- _Exercise description_
Only the lines from the start of the material through the line containing "THETA = np.arange(TURN) * 2 * np.pi / TURN" are to be extracted, exactly as they appear.

Object modeling scripts

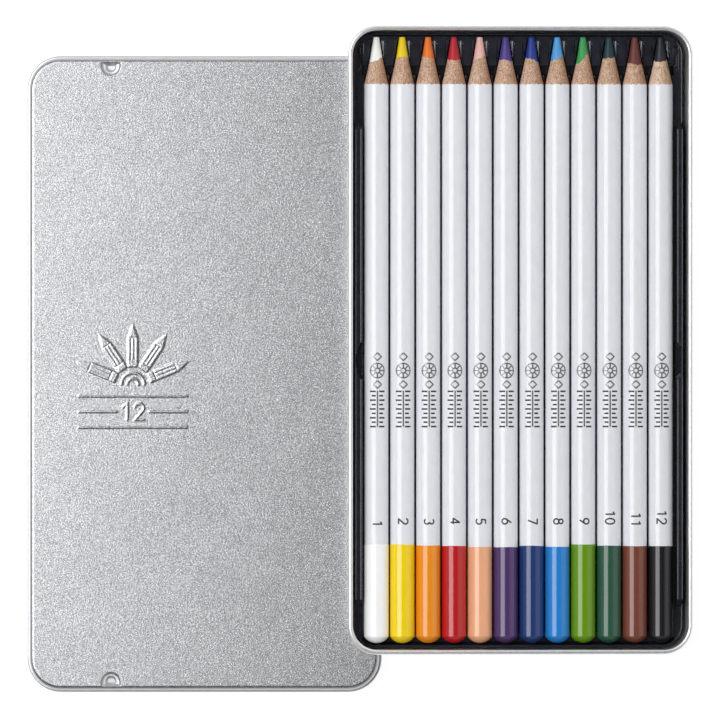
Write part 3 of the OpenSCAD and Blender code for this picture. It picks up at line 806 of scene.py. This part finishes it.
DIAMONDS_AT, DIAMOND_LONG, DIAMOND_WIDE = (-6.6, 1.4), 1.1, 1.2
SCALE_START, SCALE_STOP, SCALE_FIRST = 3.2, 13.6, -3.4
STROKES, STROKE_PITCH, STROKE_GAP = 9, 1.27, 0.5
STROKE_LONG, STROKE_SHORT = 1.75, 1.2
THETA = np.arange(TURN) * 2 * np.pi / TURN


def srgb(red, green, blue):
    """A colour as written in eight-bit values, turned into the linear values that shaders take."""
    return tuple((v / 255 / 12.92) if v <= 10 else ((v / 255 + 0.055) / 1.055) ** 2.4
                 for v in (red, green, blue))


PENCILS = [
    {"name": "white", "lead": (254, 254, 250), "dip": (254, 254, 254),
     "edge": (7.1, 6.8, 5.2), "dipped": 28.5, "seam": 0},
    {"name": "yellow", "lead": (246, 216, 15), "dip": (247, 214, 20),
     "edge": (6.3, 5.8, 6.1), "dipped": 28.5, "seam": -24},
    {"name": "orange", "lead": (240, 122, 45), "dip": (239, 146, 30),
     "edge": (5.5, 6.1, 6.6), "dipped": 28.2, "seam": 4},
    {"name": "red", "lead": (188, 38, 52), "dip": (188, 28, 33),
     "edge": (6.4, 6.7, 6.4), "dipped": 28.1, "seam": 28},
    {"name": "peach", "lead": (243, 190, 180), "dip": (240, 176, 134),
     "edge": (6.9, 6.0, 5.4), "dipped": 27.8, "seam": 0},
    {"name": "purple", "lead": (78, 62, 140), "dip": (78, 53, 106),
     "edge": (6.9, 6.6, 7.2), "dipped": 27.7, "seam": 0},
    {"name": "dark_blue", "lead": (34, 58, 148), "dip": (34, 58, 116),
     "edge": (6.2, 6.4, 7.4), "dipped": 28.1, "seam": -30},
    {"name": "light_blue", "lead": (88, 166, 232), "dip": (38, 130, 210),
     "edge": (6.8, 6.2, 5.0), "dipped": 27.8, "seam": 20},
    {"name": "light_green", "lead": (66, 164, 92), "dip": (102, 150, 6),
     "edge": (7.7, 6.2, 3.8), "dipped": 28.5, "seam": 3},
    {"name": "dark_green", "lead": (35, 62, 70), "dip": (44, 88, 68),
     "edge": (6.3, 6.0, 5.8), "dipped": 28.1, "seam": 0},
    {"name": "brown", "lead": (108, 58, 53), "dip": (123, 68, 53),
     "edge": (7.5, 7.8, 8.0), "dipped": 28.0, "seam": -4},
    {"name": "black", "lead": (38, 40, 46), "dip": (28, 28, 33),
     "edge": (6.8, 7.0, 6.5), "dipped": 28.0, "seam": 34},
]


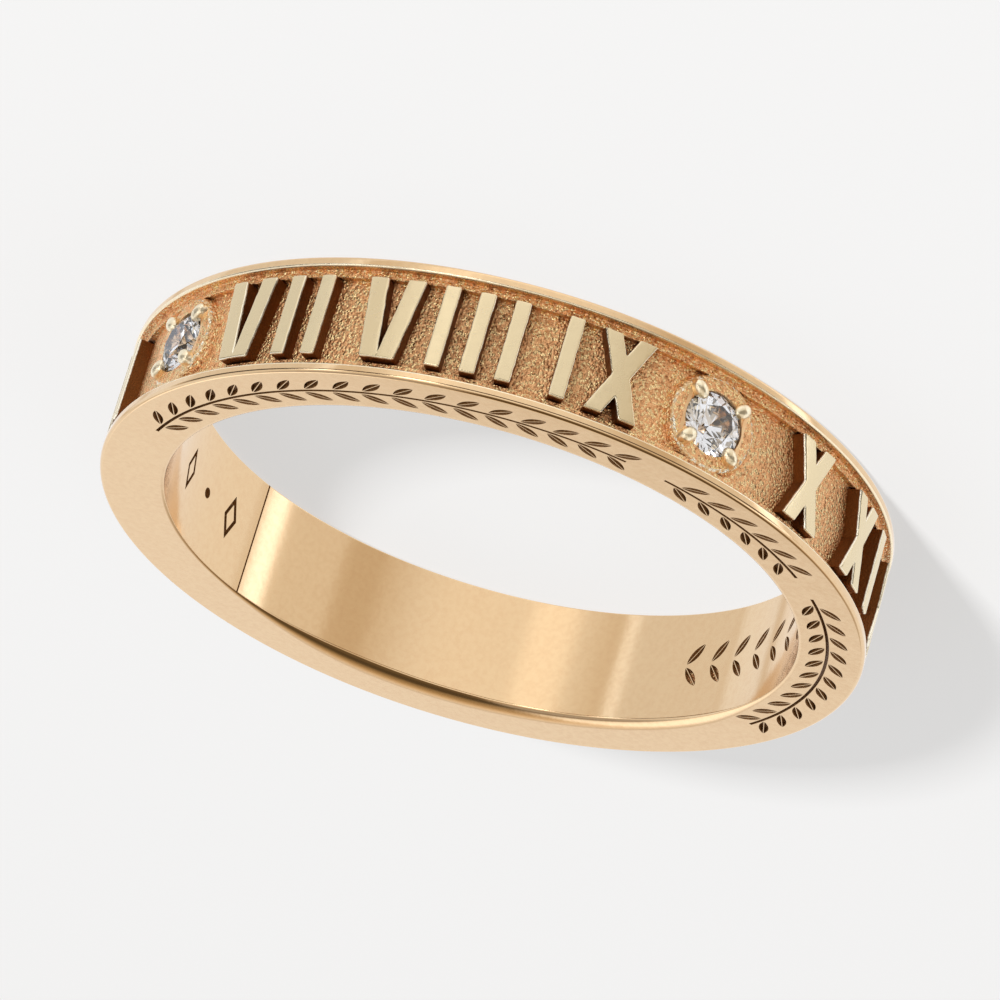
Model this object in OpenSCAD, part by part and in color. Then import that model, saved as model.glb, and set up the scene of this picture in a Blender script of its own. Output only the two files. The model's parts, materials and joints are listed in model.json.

- _Problem solution_
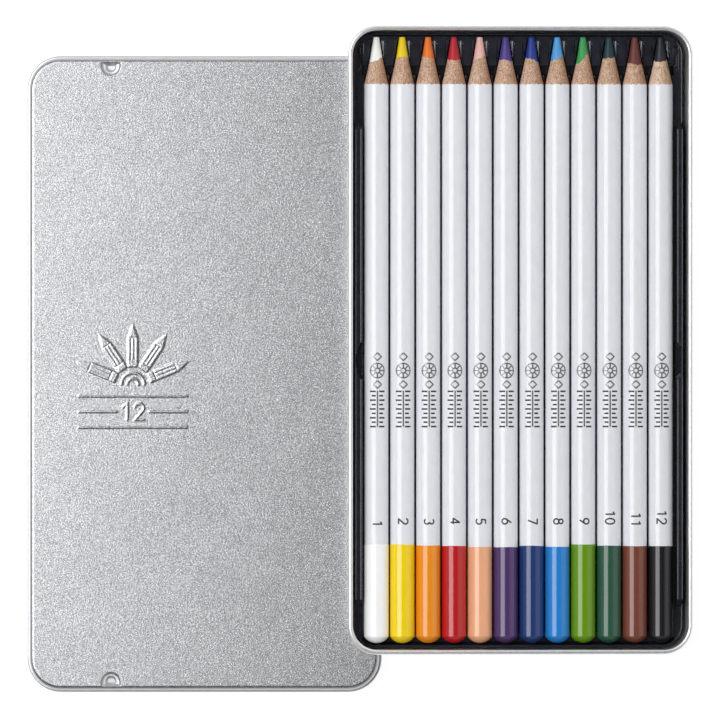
Write part 3 of the OpenSCAD and Blender code for this picture. It picks up at line 806 of scene.py. This part finishes it.
DIAMONDS_AT, DIAMOND_LONG, DIAMOND_WIDE = (-6.6, 1.4), 1.1, 1.2
SCALE_START, SCALE_STOP, SCALE_FIRST = 3.2, 13.6, -3.4
STROKES, STROKE_PITCH, STROKE_GAP = 9, 1.27, 0.5
STROKE_LONG, STROKE_SHORT = 1.75, 1.2
THETA = np.arange(TURN) * 2 * np.pi / TURN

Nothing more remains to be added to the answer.